- **Objective**:
Take the line containing "obj.parent = empty" and every line after it in the data below, and print them exactly as given, with nothing else.

- **Data**:
━━━━━━━━━━
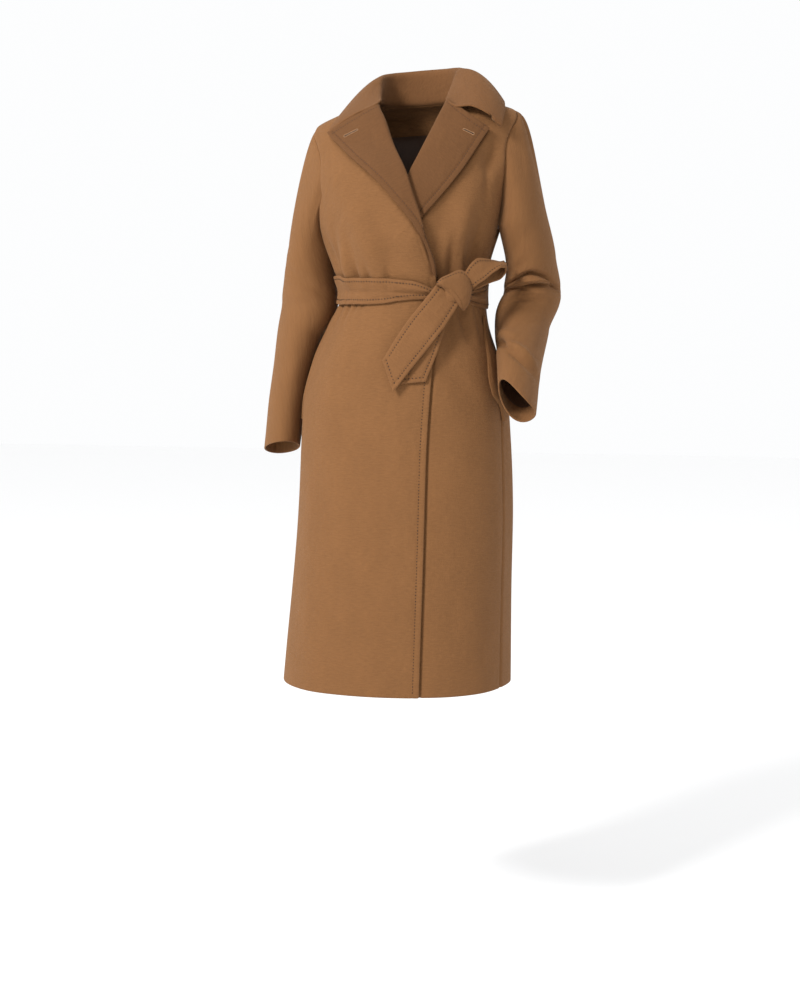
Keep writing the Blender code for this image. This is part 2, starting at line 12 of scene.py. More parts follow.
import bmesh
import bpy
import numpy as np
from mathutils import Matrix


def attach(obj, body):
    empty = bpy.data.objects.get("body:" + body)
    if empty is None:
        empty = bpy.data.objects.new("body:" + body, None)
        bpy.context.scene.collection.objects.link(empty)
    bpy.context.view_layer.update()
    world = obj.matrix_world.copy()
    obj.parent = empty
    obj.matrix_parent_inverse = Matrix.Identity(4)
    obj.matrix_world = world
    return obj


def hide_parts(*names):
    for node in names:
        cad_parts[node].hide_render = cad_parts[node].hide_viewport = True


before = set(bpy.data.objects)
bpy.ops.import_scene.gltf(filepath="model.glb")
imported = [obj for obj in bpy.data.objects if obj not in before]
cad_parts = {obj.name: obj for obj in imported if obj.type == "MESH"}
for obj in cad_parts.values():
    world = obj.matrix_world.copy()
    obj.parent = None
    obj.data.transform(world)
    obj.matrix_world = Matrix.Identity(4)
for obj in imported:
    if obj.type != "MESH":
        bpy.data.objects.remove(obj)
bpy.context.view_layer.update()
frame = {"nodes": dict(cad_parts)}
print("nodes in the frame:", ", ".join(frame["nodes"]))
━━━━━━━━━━
- **Task answer**:
    obj.parent = empty
    obj.matrix_parent_inverse = Matrix.Identity(4)
    obj.matrix_world = world
    return obj


def hide_parts(*names):
    for node in names:
        cad_parts[node].hide_render = cad_parts[node].hide_viewport = True


before = set(bpy.data.objects)
bpy.ops.import_scene.gltf(filepath="model.glb")
imported = [obj for obj in bpy.data.objects if obj not in before]
cad_parts = {obj.name: obj for obj in imported if obj.type == "MESH"}
for obj in cad_parts.values():
    world = obj.matrix_world.copy()
    obj.parent = None
    obj.data.transform(world)
    obj.matrix_world = Matrix.Identity(4)
for obj in imported:
    if obj.type != "MESH":
        bpy.data.objects.remove(obj)
bpy.context.view_layer.update()
frame = {"nodes": dict(cad_parts)}
print("nodes in the frame:", ", ".join(frame["nodes"]))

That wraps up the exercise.